=== DATA EXCERPT ===
+ + + + + + +

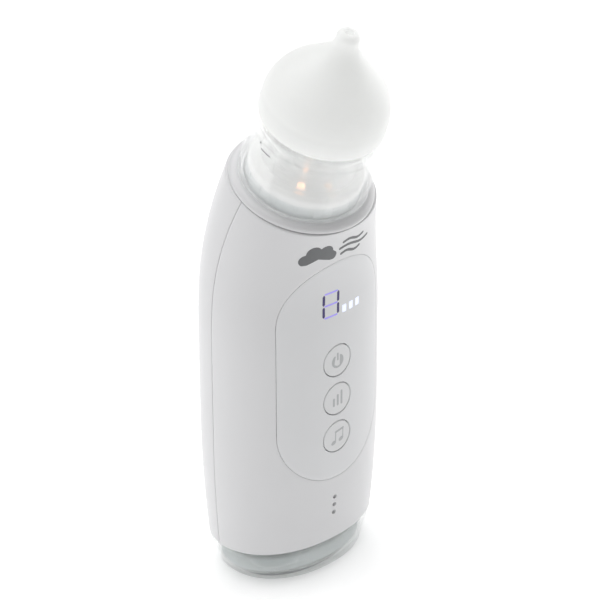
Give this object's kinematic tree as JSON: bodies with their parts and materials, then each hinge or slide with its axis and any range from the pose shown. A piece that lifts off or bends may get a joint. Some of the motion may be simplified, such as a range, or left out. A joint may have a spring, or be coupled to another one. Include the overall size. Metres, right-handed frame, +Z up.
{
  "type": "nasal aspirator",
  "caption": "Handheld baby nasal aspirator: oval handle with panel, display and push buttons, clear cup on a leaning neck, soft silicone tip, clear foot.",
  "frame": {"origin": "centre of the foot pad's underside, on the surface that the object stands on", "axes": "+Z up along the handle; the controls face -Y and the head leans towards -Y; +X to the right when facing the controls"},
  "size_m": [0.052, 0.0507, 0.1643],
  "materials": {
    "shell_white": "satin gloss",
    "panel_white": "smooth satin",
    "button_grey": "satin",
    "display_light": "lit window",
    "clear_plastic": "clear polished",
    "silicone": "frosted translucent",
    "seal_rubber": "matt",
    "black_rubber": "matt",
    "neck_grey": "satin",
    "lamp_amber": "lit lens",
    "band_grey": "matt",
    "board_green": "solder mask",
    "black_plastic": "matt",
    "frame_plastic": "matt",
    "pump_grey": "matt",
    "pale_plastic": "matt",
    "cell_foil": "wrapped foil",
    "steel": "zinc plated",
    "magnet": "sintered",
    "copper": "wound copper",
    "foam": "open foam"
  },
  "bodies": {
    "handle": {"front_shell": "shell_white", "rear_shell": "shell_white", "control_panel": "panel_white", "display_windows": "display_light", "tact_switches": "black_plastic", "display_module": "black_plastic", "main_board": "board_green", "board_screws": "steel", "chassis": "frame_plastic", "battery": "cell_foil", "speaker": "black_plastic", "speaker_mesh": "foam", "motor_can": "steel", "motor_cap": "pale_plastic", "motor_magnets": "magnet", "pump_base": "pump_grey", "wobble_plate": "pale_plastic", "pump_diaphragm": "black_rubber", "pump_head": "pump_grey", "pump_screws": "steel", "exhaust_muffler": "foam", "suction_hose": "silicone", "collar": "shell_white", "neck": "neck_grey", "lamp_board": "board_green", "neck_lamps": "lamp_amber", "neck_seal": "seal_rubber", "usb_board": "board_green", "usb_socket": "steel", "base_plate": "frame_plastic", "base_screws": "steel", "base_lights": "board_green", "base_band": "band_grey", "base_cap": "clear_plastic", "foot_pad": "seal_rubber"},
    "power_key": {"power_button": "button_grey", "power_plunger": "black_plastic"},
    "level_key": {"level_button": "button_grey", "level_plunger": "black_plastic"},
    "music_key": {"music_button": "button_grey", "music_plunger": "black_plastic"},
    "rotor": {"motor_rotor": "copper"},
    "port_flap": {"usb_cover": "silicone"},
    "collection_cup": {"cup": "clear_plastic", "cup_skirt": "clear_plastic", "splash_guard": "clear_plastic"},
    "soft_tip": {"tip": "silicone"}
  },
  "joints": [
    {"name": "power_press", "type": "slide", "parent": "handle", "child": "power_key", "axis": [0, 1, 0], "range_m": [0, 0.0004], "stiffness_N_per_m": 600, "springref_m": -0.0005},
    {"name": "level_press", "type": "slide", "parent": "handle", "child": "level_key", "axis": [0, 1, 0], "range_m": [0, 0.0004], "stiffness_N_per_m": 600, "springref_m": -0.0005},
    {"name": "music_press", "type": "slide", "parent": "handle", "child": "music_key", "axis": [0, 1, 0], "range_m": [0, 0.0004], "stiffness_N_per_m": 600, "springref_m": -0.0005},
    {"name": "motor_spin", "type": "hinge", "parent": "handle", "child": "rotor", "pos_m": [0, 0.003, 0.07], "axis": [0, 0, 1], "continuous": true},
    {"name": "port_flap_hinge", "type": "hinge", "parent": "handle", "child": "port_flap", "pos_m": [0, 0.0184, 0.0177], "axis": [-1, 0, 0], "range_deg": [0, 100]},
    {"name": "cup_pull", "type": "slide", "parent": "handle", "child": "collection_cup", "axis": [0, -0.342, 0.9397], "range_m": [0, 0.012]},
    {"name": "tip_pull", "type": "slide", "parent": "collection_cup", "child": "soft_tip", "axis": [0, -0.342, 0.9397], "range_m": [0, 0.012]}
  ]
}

+ + + + + + +

=== AIM OF THE TASK ===
Each line of the material must be restated exactly.

=== TASK SOLUTION ===
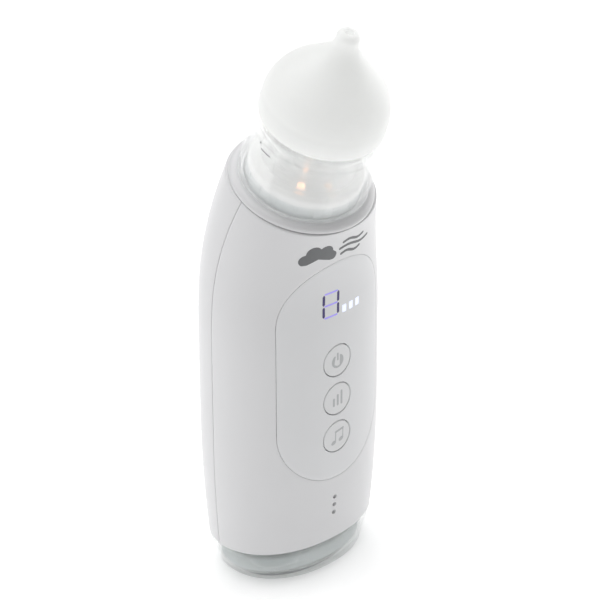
Give this object's kinematic tree as JSON: bodies with their parts and materials, then each hinge or slide with its axis and any range from the pose shown. A piece that lifts off or bends may get a joint. Some of the motion may be simplified, such as a range, or left out. A joint may have a spring, or be coupled to another one. Include the overall size. Metres, right-handed frame, +Z up.
{
  "type": "nasal aspirator",
  "caption": "Handheld baby nasal aspirator: oval handle with panel, display and push buttons, clear cup on a leaning neck, soft silicone tip, clear foot.",
  "frame": {"origin": "centre of the foot pad's underside, on the surface that the object stands on", "axes": "+Z up along the handle; the controls face -Y and the head leans towards -Y; +X to the right when facing the controls"},
  "size_m": [0.052, 0.0507, 0.1643],
  "materials": {
    "shell_white": "satin gloss",
    "panel_white": "smooth satin",
    "button_grey": "satin",
    "display_light": "lit window",
    "clear_plastic": "clear polished",
    "silicone": "frosted translucent",
    "seal_rubber": "matt",
    "black_rubber": "matt",
    "neck_grey": "satin",
    "lamp_amber": "lit lens",
    "band_grey": "matt",
    "board_green": "solder mask",
    "black_plastic": "matt",
    "frame_plastic": "matt",
    "pump_grey": "matt",
    "pale_plastic": "matt",
    "cell_foil": "wrapped foil",
    "steel": "zinc plated",
    "magnet": "sintered",
    "copper": "wound copper",
    "foam": "open foam"
  },
  "bodies": {
    "handle": {"front_shell": "shell_white", "rear_shell": "shell_white", "control_panel": "panel_white", "display_windows": "display_light", "tact_switches": "black_plastic", "display_module": "black_plastic", "main_board": "board_green", "board_screws": "steel", "chassis": "frame_plastic", "battery": "cell_foil", "speaker": "black_plastic", "speaker_mesh": "foam", "motor_can": "steel", "motor_cap": "pale_plastic", "motor_magnets": "magnet", "pump_base": "pump_grey", "wobble_plate": "pale_plastic", "pump_diaphragm": "black_rubber", "pump_head": "pump_grey", "pump_screws": "steel", "exhaust_muffler": "foam", "suction_hose": "silicone", "collar": "shell_white", "neck": "neck_grey", "lamp_board": "board_green", "neck_lamps": "lamp_amber", "neck_seal": "seal_rubber", "usb_board": "board_green", "usb_socket": "steel", "base_plate": "frame_plastic", "base_screws": "steel", "base_lights": "board_green", "base_band": "band_grey", "base_cap": "clear_plastic", "foot_pad": "seal_rubber"},
    "power_key": {"power_button": "button_grey", "power_plunger": "black_plastic"},
    "level_key": {"level_button": "button_grey", "level_plunger": "black_plastic"},
    "music_key": {"music_button": "button_grey", "music_plunger": "black_plastic"},
    "rotor": {"motor_rotor": "copper"},
    "port_flap": {"usb_cover": "silicone"},
    "collection_cup": {"cup": "clear_plastic", "cup_skirt": "clear_plastic", "splash_guard": "clear_plastic"},
    "soft_tip": {"tip": "silicone"}
  },
  "joints": [
    {"name": "power_press", "type": "slide", "parent": "handle", "child": "power_key", "axis": [0, 1, 0], "range_m": [0, 0.0004], "stiffness_N_per_m": 600, "springref_m": -0.0005},
    {"name": "level_press", "type": "slide", "parent": "handle", "child": "level_key", "axis": [0, 1, 0], "range_m": [0, 0.0004], "stiffness_N_per_m": 600, "springref_m": -0.0005},
    {"name": "music_press", "type": "slide", "parent": "handle", "child": "music_key", "axis": [0, 1, 0], "range_m": [0, 0.0004], "stiffness_N_per_m": 600, "springref_m": -0.0005},
    {"name": "motor_spin", "type": "hinge", "parent": "handle", "child": "rotor", "pos_m": [0, 0.003, 0.07], "axis": [0, 0, 1], "continuous": true},
    {"name": "port_flap_hinge", "type": "hinge", "parent": "handle", "child": "port_flap", "pos_m": [0, 0.0184, 0.0177], "axis": [-1, 0, 0], "range_deg": [0, 100]},
    {"name": "cup_pull", "type": "slide", "parent": "handle", "child": "collection_cup", "axis": [0, -0.342, 0.9397], "range_m": [0, 0.012]},
    {"name": "tip_pull", "type": "slide", "parent": "collection_cup", "child": "soft_tip", "axis": [0, -0.342, 0.9397], "range_m": [0, 0.012]}
  ]
}